The show was a bit anomalous from Webster Hall’s normal fare; it was part of the American Express–sponsored Unstaged series, in which the financial-services company pairs a musical artist and a director for the purposes of streaming shows on the music-biz-YouTube offshoot Vevo as they happen, and chopping individual songs’ performances into bite-size bits for later consumption. White’s show was lensed by Gary Oldman; previous entrants in the series have paired the Canadian anthem-bearers Arcade Fire with the surrealistic Monty Python alum Terry Gilliam and the synthpop standard-bearers Duran Duran with the singular David Lynch.

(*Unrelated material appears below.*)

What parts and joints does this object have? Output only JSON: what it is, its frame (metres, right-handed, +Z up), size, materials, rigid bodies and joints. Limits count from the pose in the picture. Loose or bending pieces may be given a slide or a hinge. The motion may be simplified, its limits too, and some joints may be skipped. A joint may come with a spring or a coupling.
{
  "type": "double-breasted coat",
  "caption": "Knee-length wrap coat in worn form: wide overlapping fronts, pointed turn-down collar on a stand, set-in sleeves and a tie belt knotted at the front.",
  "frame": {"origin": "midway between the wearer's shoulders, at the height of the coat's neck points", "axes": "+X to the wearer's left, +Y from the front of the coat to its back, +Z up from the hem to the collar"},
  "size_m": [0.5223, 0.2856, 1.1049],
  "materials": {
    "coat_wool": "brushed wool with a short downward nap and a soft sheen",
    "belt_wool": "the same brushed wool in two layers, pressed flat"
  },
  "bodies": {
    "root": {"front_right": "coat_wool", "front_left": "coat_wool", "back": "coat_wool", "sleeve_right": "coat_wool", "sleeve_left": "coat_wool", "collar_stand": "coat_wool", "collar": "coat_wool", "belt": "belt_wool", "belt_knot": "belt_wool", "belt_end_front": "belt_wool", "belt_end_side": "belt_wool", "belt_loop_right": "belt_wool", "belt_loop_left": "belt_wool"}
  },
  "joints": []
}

Webster Hall was, as befits a sponsored event headlined by one of the rock world’s bigger names, pretty crowded, and the sight lines supplied by Oldman’s take on events—which was streaming from well-placed screens hung around the balcony—transfixed a couple of my fellow concertgoers who were stuck behind either too many people or audience members who were too tall. Their fixations on the crystal-clear displays provided a marked (and likely unintentional) contrast to White’s fetishistic view of the vinyl format and his on-record disdain for the way technology can detract from the experience of being in the same place as someone and vibing off them. That those people still appreciated White’s sweat-drenched output, though, was probably what mattered in the end.